Rows from a 3D modeling dataset
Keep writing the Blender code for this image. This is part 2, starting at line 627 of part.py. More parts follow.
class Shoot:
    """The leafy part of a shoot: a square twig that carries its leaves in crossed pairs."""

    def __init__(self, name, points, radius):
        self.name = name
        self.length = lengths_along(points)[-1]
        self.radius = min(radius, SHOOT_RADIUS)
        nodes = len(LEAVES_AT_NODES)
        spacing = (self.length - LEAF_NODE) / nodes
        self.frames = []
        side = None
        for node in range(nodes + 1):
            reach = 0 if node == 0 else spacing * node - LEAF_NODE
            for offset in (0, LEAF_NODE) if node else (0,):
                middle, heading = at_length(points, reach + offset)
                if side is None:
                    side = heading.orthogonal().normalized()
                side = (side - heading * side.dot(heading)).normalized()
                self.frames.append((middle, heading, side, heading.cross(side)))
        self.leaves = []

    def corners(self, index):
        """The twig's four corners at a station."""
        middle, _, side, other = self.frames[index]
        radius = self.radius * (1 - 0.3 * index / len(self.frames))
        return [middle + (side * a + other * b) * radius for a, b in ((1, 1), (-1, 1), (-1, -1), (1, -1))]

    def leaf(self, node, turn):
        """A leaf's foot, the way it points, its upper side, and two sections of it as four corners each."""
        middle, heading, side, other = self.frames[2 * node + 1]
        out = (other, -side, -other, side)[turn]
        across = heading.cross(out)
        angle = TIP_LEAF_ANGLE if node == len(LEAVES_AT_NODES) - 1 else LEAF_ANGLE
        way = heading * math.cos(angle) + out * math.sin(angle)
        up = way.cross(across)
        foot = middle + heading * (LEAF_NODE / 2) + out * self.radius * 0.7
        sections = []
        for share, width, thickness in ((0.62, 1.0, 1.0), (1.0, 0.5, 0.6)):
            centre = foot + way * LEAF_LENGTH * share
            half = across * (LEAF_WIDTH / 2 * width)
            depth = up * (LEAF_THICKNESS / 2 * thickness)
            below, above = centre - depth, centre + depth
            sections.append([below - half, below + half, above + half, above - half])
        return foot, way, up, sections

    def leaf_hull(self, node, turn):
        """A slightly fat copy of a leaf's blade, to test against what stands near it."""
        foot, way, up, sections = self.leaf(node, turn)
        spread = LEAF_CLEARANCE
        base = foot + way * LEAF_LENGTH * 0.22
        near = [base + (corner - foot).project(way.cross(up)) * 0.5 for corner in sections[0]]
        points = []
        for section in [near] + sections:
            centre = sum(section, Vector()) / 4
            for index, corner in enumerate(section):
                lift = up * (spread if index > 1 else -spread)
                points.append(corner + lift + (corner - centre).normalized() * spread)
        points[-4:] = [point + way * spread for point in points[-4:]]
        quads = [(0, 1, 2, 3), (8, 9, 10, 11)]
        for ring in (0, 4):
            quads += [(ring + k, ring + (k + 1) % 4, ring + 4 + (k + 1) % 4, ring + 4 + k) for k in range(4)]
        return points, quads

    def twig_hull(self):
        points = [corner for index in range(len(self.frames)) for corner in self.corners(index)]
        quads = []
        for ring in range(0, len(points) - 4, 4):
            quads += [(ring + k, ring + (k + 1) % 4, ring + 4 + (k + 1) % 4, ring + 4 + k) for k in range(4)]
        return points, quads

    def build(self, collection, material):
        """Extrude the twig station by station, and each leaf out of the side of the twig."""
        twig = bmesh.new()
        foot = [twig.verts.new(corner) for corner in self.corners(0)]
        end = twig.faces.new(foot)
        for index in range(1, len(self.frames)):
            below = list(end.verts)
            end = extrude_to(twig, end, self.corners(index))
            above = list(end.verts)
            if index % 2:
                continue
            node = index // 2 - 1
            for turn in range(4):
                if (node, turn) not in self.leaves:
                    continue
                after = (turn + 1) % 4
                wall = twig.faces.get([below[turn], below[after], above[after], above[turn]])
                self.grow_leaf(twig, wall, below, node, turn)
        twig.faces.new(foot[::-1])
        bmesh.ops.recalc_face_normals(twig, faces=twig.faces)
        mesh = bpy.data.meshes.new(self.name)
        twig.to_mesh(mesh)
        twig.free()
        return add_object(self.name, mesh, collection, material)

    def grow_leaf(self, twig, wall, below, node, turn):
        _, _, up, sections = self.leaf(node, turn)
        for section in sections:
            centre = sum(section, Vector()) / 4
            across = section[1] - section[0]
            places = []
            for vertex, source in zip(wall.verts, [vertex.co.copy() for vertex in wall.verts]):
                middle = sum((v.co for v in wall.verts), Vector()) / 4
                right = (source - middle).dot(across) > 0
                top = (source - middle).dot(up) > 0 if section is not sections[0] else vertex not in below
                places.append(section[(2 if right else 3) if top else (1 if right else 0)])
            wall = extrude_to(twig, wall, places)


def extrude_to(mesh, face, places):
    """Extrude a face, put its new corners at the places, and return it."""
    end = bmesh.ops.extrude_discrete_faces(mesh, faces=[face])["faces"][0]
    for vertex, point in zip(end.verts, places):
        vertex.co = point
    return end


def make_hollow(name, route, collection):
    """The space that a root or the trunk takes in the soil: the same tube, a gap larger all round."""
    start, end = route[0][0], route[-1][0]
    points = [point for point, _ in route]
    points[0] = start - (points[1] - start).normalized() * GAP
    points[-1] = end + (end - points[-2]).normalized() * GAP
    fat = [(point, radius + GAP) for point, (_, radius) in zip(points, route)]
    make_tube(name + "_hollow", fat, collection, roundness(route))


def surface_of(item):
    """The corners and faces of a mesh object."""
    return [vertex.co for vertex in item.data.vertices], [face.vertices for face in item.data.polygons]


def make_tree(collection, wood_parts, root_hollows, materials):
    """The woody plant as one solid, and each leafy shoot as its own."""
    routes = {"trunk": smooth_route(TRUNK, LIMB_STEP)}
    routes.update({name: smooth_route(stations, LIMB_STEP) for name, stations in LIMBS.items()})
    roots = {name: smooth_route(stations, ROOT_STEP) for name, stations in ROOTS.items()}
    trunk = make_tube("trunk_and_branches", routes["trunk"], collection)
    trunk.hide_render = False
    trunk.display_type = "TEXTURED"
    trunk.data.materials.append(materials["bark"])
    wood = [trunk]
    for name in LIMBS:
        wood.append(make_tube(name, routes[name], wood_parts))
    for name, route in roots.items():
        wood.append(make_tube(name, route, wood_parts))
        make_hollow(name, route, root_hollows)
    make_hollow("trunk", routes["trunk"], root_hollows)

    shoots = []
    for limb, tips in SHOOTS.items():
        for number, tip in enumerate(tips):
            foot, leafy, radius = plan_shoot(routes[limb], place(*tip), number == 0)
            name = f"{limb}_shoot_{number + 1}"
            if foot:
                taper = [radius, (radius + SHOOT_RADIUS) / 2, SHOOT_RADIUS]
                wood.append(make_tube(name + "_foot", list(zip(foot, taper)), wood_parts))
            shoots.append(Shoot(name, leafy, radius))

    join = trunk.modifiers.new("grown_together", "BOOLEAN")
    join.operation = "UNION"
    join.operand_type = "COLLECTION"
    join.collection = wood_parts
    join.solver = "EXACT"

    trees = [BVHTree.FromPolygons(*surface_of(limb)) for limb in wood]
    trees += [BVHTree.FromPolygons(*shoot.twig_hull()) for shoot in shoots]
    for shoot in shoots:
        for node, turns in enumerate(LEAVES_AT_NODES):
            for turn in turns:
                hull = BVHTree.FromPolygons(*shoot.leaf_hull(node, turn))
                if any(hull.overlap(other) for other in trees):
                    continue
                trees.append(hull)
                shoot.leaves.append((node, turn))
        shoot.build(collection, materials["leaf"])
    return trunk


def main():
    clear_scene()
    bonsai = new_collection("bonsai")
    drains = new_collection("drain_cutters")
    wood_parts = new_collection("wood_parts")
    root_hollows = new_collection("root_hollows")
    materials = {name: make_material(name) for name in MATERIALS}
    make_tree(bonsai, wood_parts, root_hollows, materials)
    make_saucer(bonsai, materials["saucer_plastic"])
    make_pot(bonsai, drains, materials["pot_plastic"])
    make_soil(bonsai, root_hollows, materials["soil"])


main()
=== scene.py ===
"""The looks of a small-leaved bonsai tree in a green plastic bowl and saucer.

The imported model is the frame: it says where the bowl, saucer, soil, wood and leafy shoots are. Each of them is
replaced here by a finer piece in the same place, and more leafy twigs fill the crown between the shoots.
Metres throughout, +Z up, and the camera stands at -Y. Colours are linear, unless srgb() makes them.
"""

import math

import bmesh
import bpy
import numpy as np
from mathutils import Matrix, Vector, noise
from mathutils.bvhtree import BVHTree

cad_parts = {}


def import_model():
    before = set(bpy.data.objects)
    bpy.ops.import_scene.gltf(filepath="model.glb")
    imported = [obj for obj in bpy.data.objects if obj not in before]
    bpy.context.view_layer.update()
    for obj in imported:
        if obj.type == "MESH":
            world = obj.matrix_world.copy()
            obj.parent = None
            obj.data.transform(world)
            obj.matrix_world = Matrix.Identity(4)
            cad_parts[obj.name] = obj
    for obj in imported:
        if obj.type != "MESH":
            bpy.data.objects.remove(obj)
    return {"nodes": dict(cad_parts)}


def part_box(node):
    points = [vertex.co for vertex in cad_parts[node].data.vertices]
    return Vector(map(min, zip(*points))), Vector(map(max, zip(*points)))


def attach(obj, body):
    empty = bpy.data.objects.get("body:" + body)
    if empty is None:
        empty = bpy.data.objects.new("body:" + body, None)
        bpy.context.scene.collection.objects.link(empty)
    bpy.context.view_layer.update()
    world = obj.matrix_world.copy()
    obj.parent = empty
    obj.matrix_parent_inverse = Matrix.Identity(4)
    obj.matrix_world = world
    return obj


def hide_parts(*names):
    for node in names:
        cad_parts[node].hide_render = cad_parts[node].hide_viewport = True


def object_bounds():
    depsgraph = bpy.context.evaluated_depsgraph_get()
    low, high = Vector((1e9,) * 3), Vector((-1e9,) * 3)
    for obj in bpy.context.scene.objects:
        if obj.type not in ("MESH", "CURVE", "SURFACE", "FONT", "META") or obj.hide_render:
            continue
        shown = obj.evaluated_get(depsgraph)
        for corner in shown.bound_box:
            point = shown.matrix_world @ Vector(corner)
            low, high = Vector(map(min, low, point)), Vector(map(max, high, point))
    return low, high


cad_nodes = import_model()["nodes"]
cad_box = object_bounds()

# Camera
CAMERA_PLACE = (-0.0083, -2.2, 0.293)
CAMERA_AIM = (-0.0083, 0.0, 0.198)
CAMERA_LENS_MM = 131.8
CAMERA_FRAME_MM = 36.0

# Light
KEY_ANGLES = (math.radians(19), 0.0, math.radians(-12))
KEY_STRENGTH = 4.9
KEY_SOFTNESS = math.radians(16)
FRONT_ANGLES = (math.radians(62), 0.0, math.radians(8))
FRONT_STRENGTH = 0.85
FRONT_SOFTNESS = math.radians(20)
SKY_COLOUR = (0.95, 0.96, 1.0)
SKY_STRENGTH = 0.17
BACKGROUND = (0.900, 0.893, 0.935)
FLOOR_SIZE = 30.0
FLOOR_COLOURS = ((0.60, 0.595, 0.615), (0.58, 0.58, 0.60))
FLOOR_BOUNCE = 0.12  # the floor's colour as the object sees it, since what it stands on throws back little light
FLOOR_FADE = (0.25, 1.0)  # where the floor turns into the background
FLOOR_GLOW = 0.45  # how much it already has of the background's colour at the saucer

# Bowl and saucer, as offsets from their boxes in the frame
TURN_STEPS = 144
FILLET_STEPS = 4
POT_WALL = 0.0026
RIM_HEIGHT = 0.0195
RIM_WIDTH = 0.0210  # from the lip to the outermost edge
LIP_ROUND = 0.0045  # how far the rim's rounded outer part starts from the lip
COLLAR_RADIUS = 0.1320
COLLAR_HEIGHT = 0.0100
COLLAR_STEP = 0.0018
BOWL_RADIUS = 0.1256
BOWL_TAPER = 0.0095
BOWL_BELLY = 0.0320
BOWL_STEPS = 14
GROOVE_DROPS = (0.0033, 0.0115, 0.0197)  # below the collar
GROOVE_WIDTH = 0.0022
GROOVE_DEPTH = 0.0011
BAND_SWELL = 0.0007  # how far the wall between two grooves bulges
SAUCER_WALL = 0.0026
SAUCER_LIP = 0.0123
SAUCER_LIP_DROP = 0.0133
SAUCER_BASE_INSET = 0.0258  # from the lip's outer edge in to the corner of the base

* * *

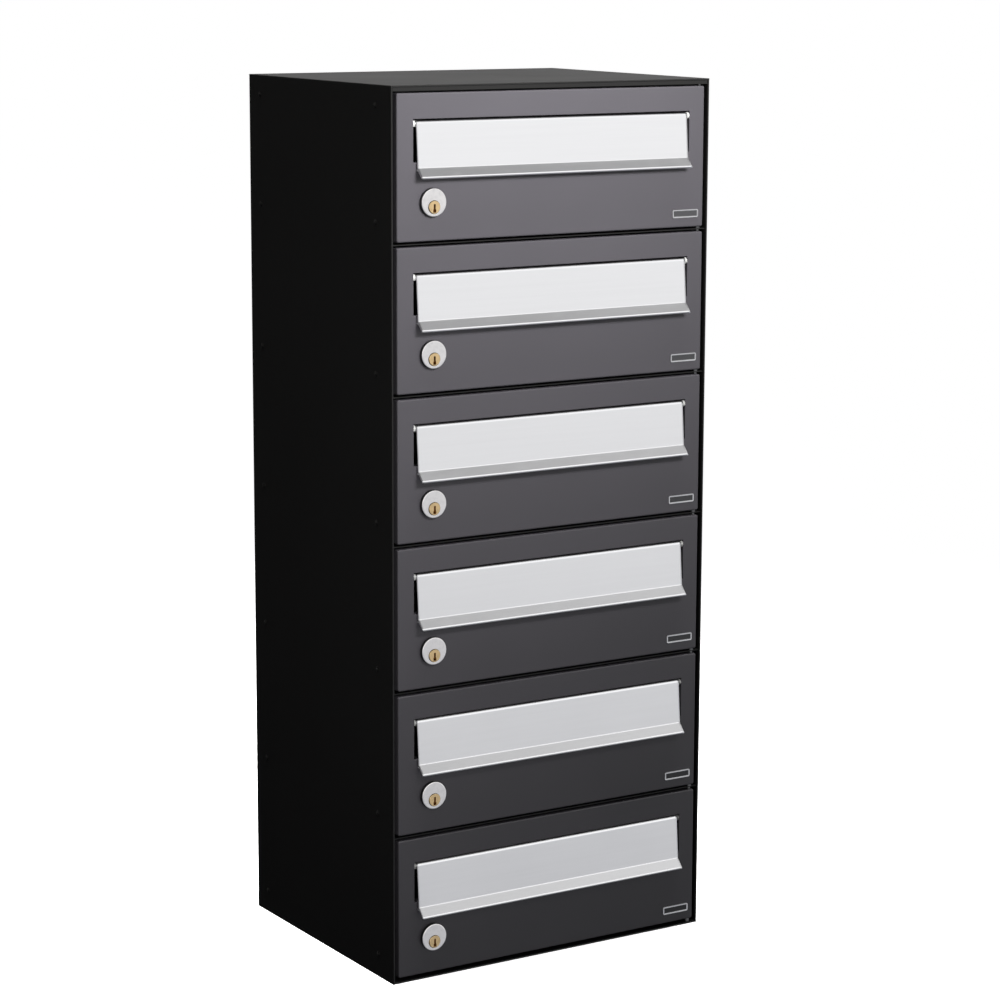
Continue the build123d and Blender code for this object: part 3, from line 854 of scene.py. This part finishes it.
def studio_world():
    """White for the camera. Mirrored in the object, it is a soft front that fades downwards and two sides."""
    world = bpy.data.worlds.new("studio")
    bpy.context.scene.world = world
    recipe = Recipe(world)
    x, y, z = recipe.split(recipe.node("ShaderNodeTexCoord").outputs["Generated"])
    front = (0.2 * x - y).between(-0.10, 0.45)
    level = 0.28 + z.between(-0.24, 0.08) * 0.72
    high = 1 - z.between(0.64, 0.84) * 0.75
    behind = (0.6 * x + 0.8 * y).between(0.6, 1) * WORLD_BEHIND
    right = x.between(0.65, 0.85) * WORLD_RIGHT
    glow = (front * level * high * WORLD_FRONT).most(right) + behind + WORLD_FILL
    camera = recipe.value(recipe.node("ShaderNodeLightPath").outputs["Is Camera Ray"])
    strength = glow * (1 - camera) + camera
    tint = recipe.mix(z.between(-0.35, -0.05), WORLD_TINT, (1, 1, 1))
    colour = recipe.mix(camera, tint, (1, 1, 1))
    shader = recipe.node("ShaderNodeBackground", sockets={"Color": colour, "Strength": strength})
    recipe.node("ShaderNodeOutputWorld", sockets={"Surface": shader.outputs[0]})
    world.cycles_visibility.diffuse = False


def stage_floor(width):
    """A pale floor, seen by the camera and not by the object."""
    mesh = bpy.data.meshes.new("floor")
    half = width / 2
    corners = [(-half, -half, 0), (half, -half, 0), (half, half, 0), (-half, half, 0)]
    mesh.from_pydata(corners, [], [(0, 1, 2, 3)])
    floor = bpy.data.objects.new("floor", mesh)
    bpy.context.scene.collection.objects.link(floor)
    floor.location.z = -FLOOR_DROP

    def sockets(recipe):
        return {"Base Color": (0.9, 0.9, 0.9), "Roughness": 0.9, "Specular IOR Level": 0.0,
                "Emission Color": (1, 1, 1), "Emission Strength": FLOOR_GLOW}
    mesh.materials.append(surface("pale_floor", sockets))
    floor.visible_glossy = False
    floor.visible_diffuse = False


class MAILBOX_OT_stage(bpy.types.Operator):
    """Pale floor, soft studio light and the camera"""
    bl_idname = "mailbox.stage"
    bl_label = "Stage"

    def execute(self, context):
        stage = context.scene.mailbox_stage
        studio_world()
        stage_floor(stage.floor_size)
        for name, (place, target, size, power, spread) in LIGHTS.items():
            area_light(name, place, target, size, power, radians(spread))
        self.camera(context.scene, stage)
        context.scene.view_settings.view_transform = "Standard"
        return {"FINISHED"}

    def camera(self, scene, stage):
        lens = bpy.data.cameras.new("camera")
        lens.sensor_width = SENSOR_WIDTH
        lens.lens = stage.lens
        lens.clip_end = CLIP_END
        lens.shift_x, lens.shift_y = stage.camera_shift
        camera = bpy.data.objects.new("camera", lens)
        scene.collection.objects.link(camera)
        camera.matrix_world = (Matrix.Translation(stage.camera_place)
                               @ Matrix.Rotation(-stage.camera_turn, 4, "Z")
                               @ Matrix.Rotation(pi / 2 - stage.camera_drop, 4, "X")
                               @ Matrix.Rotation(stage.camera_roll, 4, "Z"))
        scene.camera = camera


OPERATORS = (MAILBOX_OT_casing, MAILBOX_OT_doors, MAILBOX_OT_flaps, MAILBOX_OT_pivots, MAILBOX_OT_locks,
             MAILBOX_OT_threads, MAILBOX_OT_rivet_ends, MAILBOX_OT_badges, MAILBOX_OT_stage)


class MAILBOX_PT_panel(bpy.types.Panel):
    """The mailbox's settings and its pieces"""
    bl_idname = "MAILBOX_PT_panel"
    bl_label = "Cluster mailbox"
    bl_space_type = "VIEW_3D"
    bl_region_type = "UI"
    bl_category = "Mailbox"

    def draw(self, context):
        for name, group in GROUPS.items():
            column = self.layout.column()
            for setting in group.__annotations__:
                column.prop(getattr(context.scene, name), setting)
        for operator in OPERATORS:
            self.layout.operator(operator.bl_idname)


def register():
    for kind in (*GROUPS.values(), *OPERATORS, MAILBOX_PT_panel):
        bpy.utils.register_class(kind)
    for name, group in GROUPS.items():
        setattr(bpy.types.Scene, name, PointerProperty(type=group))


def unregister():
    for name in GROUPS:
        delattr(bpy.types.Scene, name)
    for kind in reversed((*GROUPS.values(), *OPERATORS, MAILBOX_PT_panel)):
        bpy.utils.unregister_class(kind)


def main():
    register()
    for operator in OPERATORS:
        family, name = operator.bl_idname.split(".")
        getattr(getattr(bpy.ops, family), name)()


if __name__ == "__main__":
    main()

What the task requires: Above is a listing; print exactly its lines from the one with "make_material(name) for name" through the one with "points = [vertex.co", and no other lines.

Exercise result:
    materials = {name: make_material(name) for name in MATERIALS}
    make_tree(bonsai, wood_parts, root_hollows, materials)
    make_saucer(bonsai, materials["saucer_plastic"])
    make_pot(bonsai, drains, materials["pot_plastic"])
    make_soil(bonsai, root_hollows, materials["soil"])


main()
=== scene.py ===
"""The looks of a small-leaved bonsai tree in a green plastic bowl and saucer.

The imported model is the frame: it says where the bowl, saucer, soil, wood and leafy shoots are. Each of them is
replaced here by a finer piece in the same place, and more leafy twigs fill the crown between the shoots.
Metres throughout, +Z up, and the camera stands at -Y. Colours are linear, unless srgb() makes them.
"""

import math

import bmesh
import bpy
import numpy as np
from mathutils import Matrix, Vector, noise
from mathutils.bvhtree import BVHTree

cad_parts = {}


def import_model():
    before = set(bpy.data.objects)
    bpy.ops.import_scene.gltf(filepath="model.glb")
    imported = [obj for obj in bpy.data.objects if obj not in before]
    bpy.context.view_layer.update()
    for obj in imported:
        if obj.type == "MESH":
            world = obj.matrix_world.copy()
            obj.parent = None
            obj.data.transform(world)
            obj.matrix_world = Matrix.Identity(4)
            cad_parts[obj.name] = obj
    for obj in imported:
        if obj.type != "MESH":
            bpy.data.objects.remove(obj)
    return {"nodes": dict(cad_parts)}


def part_box(node):
    points = [vertex.co for vertex in cad_parts[node].data.vertices]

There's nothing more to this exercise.